Macron did discuss the Iran visit with Trump that evening. It was announced on state TV .
The only advancement is that Trump didn’t refuse outright to plan a future U.S./Iran meeting on the nuclear deal. This is as far as it went. Not much, but not nothing either, for what it’s worth…nothing to lose. I don’t really see how it could backfire, but we’ll see soon enough.
Macron also discussed quite openly the significant divisions between the G7 countries in his interview on Sunday night, recognising the very limited progress he was expecting from such a summit. He added that the world has never been so fragmented in modern times.
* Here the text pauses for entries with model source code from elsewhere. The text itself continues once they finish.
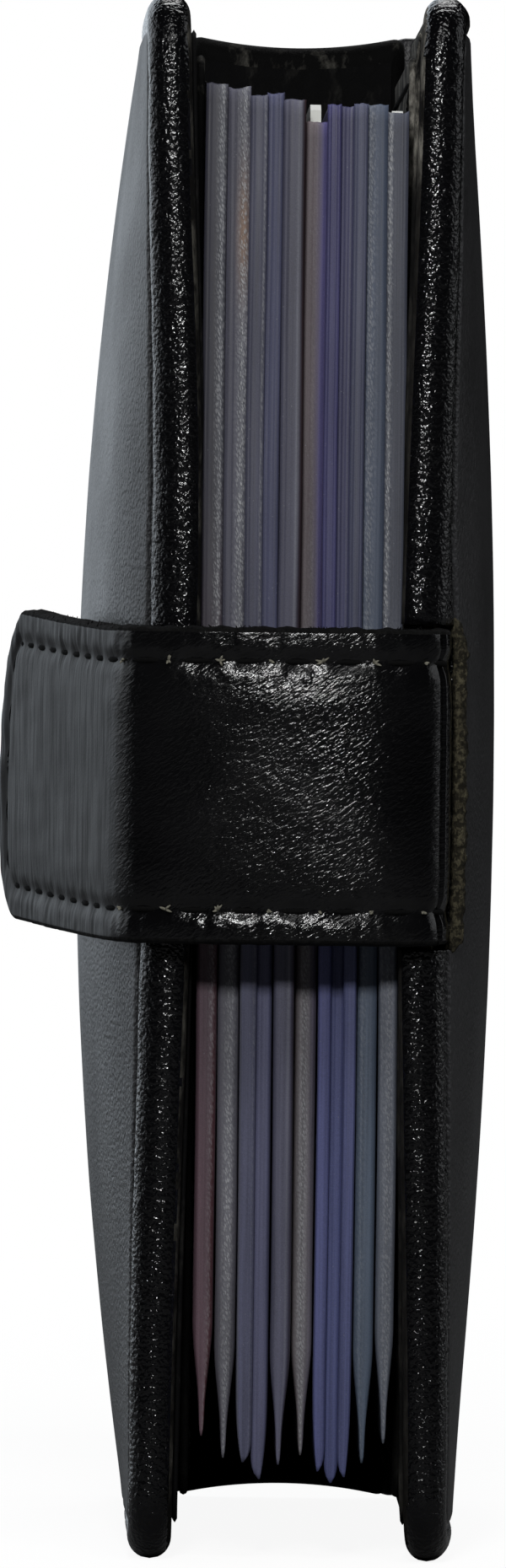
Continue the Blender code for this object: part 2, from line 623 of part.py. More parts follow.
def sleeve_thickness_at(behind_fore, above_foot, before_root, full):
    """Thickness of a sleeve: full over its pocket, thin at the fold, the weld below and the root."""
    fold = min(behind_fore / SLEEVE_NOSE, 1.0)
    fold = SLEEVE_EDGE_SHARE + (1.0 - SLEEVE_EDGE_SHARE) * math.sin(fold * math.pi / 2)
    foot = min(above_foot / SLEEVE_TAPER, 1.0)
    foot_share = SLEEVE_TIP_THICKNESS / full
    foot = foot_share + (1.0 - foot_share) * math.sin(foot * math.pi / 2)
    root = min(max(before_root - SLEEVE_ROOT_LENGTH, 0.0) / SLEEVE_SHOULDER, 1.0)
    root_thickness = SLEEVE_ROOT_THICKNESS + (full - SLEEVE_ROOT_THICKNESS) * root
    return min(full * fold * foot, root_thickness)


def make_sleeve(number, middle, full):
    """One clear sleeve: a welded film pocket that is open at its top and hinged at its root."""
    root = SLEEVE_BACK_Y
    fore = root - SLEEVE_DEPTH + SLEEVE_STEP * SLEEVE_FORE_SHARES[number - 1]
    top = SLEEVE_TOP + SLEEVE_STEP * SLEEVE_TOP_SHARES[number - 1]
    foot = SLEEVE_FOOT + SLEEVE_STEP * SLEEVE_FOOT_SHARES[number - 1]
    fold_lines = [fore + SLEEVE_NOSE * share for share in FOLD_LINE_SHARES]
    root_lines = [root - SLEEVE_ROOT_LENGTH, root - SLEEVE_ROOT_LENGTH - SLEEVE_SHOULDER]
    foot_lines = [foot + SLEEVE_TAPER * share for share in FOOT_LINE_SHARES]

    def shape(mesh, film):
        cut_lines(mesh, 1, fold_lines + root_lines)
        cut_lines(mesh, 2, foot_lines)
        for vert in mesh.verts:
            side = math.copysign(1.0, vert.co.x)
            y, z = vert.co.y, vert.co.z
            thickness = sleeve_thickness_at(y - fore, z - foot, root - y, full)
            vert.co.x = middle + side * (thickness / 2 - film)
        return mesh

    outer = box_mesh((-full, fore, foot), (full, root, top))
    sleeve = finish_mesh(
        shape(outer, 0.0), f"sleeve_{number:02d}", SLEEVE_FILM_CLEAR, Vector((middle, SLEEVE_HINGE_Y, 0.0)))
    low = (-full, fore + SLEEVE_WELD, foot + SLEEVE_TAPER * POCKET_FOOT_SHARE)
    high = (full, root - SLEEVE_ROOT_LENGTH - SLEEVE_SHOULDER, top + CUT_OVERRUN)
    cut_with(sleeve, add_cutter(f"sleeve_{number:02d}_pocket", shape(box_mesh(low, high), SLEEVE_FILM)))
    return sleeve


def make_card(name, middle, number):
    """A blank card standing in its sleeve, a little proud of the film."""
    sleeve_foot = SLEEVE_FOOT + SLEEVE_STEP * SLEEVE_FOOT_SHARES[number - 1]
    foot = sleeve_foot + SLEEVE_TAPER * CARD_REST_SHARES[name]
    fore = SLEEVE_HINGE_Y - SLEEVE_DEPTH + SLEEVE_STEP + SLEEVE_NOSE + CARD_FORE_GAP
    half = CARD_THICKNESS / 2
    mesh = box_mesh((middle - half, fore, foot), (middle + half, fore + CARD_WIDTH, foot + CARD_HEIGHT))
    round_corners(mesh, 0, CARD_CORNER_RADIUS)
    centre = Vector((middle, fore + CARD_WIDTH / 2, foot + CARD_HEIGHT / 2))
    return finish_mesh(mesh, name, CARD_PLASTIC, centre)


def make_pages():
    """The page block, laid from the front cover to the back with even gaps."""
    edge = -PAGE_STACK / 2
    sleeves = {}
    middles = {}
    for number, share in enumerate(SLEEVE_THICKNESS_SHARES, start=1):
        full = SLEEVE_THICKNESS * share
        middles[number] = edge + full / 2
        sleeves[number] = make_sleeve(number, middles[number], full)
        edge += full + SLEEVE_GAP
    for name, number in CARD_SLEEVES.items():
        carry(make_card(name, middles[number], number), sleeves[number])


def world_place(piece):
    """Where a piece's origin stands in the holder. No parent here is turned."""
    if piece.parent is None:
        return piece.location.copy()
    return piece.matrix_parent_inverse.translation + piece.location + world_place(piece.parent)


def carry(piece, parent):
    """Parent a piece without moving it."""
    place = world_place(parent)
    piece.parent = parent
    piece.matrix_parent_inverse = Matrix.Translation(-place)


def hinge_empty(name, place, parent=None):
    """An empty on a hinge's axis, which carries what turns there."""
    empty = bpy.data.objects.new(name, None)
    empty.location = place
    PARTS.objects.link(empty)
    if parent is not None:
        carry(empty, parent)
    return empty


def make_cover(cover, side, dome):
    return {
        "leather": cover_leather(cover, side, dome),
        "board": cover_board(cover, side),
        "foam": cover_foam(cover, side, dome),
        "lining": cover_lining(cover, side),
        "pocket": cover_pocket(cover, side),
    }


def main():
    make_spine()
    front = make_cover("front", -1, FRONT_DOME)
    back = make_cover("back", 1, BACK_DOME)
    outer_tip, lining_tip = make_strap()
    make_snap(front["leather"], front["foam"], outer_tip, lining_tip)
    make_strap_anchor(back["leather"], back["foam"])
    make_pages()

    front_hinge = hinge_empty("front_hinge", Vector((-HINGE_X, 0.0, 0.0)))
    back_hinge = hinge_empty("back_hinge", Vector((HINGE_X, 0.0, 0.0)))
    root_hinge = hinge_empty("strap_root_hinge", Vector((STRAP_PIVOT.x, STRAP_PIVOT.y, 0.0)), back_hinge)
    crease_hinge = hinge_empty("strap_crease_hinge", Vector((CREASE.x, CREASE.y, 0.0)), root_hinge)
    riders = {
        front_hinge: ["front_leather", "front_board", "front_foam", "front_lining", "front_pocket",
                      "snap_stud", "stud_post"],
        back_hinge: ["back_leather", "back_board", "back_foam", "back_lining", "back_pocket", "strap_anchor"],
        root_hinge: ["strap_outer_band", "strap_lining_band"],
        crease_hinge: ["strap_outer_tip", "strap_lining_tip", "snap_socket", "snap_cap"],
    }
    for hinge, names in riders.items():
        for name in names:
            carry(bpy.data.objects[name], hinge)


main()
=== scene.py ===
"""Looks of a book-form leather card holder: leather, thread, film, fibre and metal.

Metres, +Z up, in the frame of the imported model. The fore-edge faces -Y, the front cover is
at -X and the back cover at +X.
"""

import math
import random

import bmesh
import bpy
from mathutils import Matrix, Vector, noise
from mathutils.geometry import interpolate_bezier


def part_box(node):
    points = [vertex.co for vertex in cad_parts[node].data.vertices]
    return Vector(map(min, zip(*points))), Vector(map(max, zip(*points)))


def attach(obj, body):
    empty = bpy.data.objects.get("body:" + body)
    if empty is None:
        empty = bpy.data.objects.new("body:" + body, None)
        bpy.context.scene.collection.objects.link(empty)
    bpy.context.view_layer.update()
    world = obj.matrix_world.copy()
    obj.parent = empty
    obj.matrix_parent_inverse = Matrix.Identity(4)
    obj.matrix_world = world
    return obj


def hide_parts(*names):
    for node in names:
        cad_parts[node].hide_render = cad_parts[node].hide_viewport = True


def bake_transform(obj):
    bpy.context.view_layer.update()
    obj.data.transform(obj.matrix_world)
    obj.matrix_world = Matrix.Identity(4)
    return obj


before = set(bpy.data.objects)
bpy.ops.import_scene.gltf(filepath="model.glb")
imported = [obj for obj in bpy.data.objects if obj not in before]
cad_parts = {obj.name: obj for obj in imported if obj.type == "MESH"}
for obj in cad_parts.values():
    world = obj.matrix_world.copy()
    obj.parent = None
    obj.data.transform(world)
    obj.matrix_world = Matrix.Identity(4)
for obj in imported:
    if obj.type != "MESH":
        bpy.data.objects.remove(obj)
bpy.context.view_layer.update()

# Covers. A draw is an even lean of the fore-edge, a further lean, and its height and half span
SPINE_Y = 0.0015
RIM = 0.0015
CORNER_RADIUS = 0.005
FRONT_DOME = 0.0044
BACK_DOME = 0.0030
PINCH_DEPTH = 0.00105
PINCH_HEIGHT = 0.058
PINCH_HALF_SPAN = 0.058
DRAW_REACH = 0.014
FRONT_DRAW = (0.00005, 0.00070, 0.078, 0.022)
BACK_DRAW = (0.00062, 0.00020, 0.045, 0.040)
TURN_IN = 0.008
WINDOW_DEPTH = 0.00092
WINDOW_EDGE = 0.0002
CREASE_INSET = 0.00235
CREASE_DEPTH = 0.00034
CREASE_WIDTH = 0.00028
SLIT_PULL = 0.0011
SLIT_PULL_REACH = 0.0045
WAVE = 0.00006
RIPPLE = 0.00004
RIM_ARCS = 8
BORDER = 0.0045
FORE_STEP = 0.00022
BACK_STEP = 0.0005
END_STEP = 0.0003
COVER_STEP = 0.0006
RIM_LEAST = 0.00004

# Linings and slip pockets
LINING_MARGIN = 0.0025
LINING_THICKNESS = 0.00038
LINING_GAP = 0.00004
LINING_EDGE = 0.0004
LINING_STEPS = (0.0011, 0.0013)
PAGES_HALF = 0.00706
EDGE_LINES = (0.0001, 0.0003)
POCKET_SEAM = 0.0019
POCKET_LINES = (*EDGE_LINES, 0.0015, POCKET_SEAM, 0.0023)
POCKET_STEP = 0.0014
POCKET_EDGE = 0.0003
POCKET_GROOVE = 0.00010
POCKET_THREAD = 0.00016
SEAM_START = 0.001

# Spine and the strips at its hinges, drawn as places out from the hinge and behind it
SPINE_PLAY = 0.0004
SPINE_SWELL = 0.0006
SPINE_CORNER = 0.0009
SPINE_DIP = 0.0009
SPINE_SHORT = 0.0002
SPINE_ARCS = 6
SPINE_BORDER = 0.004
SPINE_END_STEP = 0.0004
SPINE_STEP = 0.0012
HINGE_THICKNESS = 0.00030
HINGE_GRAIN = 0.00003
HINGE_STEP = 0.0003
HINGE_REACH = 0.0002
HINGE_BEND = (-0.0030, 0.0004)
HINGE_LINE = ((0.00125, 0.00095), (0.0008, 0.00135), (0.0002, 0.00156), (-0.0005, 0.00150),
              (-0.0011, 0.00118), (-0.0016, 0.00105), (-0.0021, 0.00125), (-0.0027, 0.00180),
              (-0.0034, 0.00205), (-0.0040, 0.00198))

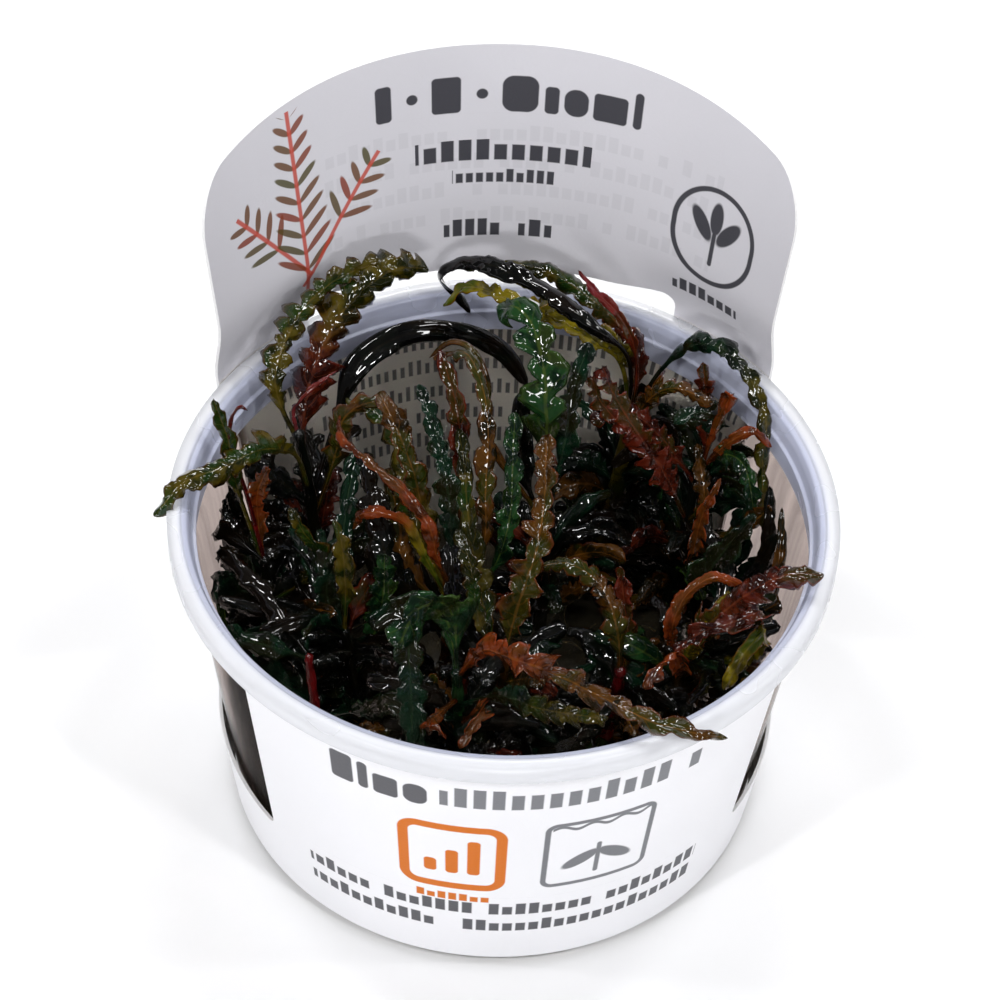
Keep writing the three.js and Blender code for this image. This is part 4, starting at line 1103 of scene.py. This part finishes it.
class PLANT_OT_sleeve(bpy.types.Operator):
    """Wrap the printed sleeve with its arched tab"""
    bl_idname = "plant.sleeve"
    bl_label = "Sleeve"

    def execute(self, context):
        sleeve = context.scene.plant_sleeve
        tab_height = sleeve.tab_height / MM
        rings = [self.without_repeats(self.outline(tab_height)), self.without_repeats(self.slot())]
        spots = [p for ring in rings for p in ring]
        edges, start = [], 0
        for ring in rings:
            edges += [(start + i, start + (i + 1) % len(ring)) for i in range(len(ring))]
            start += len(ring)
        inner = [(-178.5 + 2.5 * i, 2.5 + 2.5 * k) for i in range(144) for k in range(41)]
        inner = [p for p in inner if self.on_card(p, tab_height)]
        flat, _, triangles, *_ = geometry.delaunay_2d_cdt(
            [Vector(p) for p in spots + inner], edges, [], 0, 1e-5)
        flat = [tuple(v) for v in flat]
        triangles = [f for f in triangles if self.covers(
            tuple(np.mean([flat[i] for i in f], axis=0)), tab_height)]
        self.stitch(sleeve, flat, triangles)
        return {"FINISHED"}

    @staticmethod
    def outline(tab_height):
        """The edge of the flat pattern: the panels, the window on each side and the arched tab."""
        wide, high = WINDOW_CORNER
        half = (line((180, PANEL_TOP), (FRONT_EDGE + wide, PANEL_TOP))
                + arc(FRONT_EDGE + wide, PANEL_TOP - high, wide, high, 90, 180)
                + line((FRONT_EDGE, PANEL_TOP - 3), (FRONT_EDGE, BAND_TOP + 2))
                + arc(FRONT_EDGE - wide, BAND_TOP + high, wide, high, 0, -90)
                + line((FRONT_EDGE - 4, BAND_TOP), (TAB_HALF + wide, BAND_TOP))
                + arc(TAB_HALF + wide, BAND_TOP + high, wide, high, 270, 180)
                + line((TAB_HALF, BAND_TOP + 3), (TAB_HALF, tab_top(TAB_HALF, tab_height))))
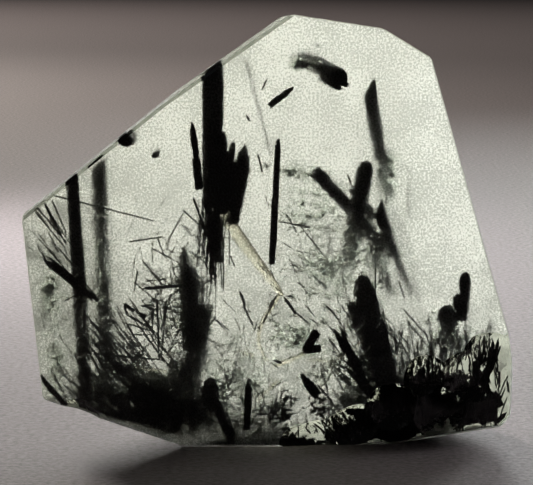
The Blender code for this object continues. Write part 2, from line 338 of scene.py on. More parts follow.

The man is no fool, he uses G7 as a way of positioning himself as a leading EU figure at a time when the UK is becoming irrelevant, Merkel losing her grip, and Italy in turmoil.
He had invited Putin at the Presidential Summer residence a couple of days before the Summit. This lead to an outrage of course, but Macron meant to keep the door ajar for Russia, despite Putin, whom he knows is having issues on the home front.
For him, it was well played. All that mattered to his internal as well as international politics, and EU positioning really.
And I’m not a fan of the man, or the politician.
Richard, Did this interview get any coverage in the press?
Not that I have noticed
But I don’t always
I saw live it on French TV, France2, interview with Anne-Sophie Lapix.
I don’t think the British press covered any of it…other priorities possibly?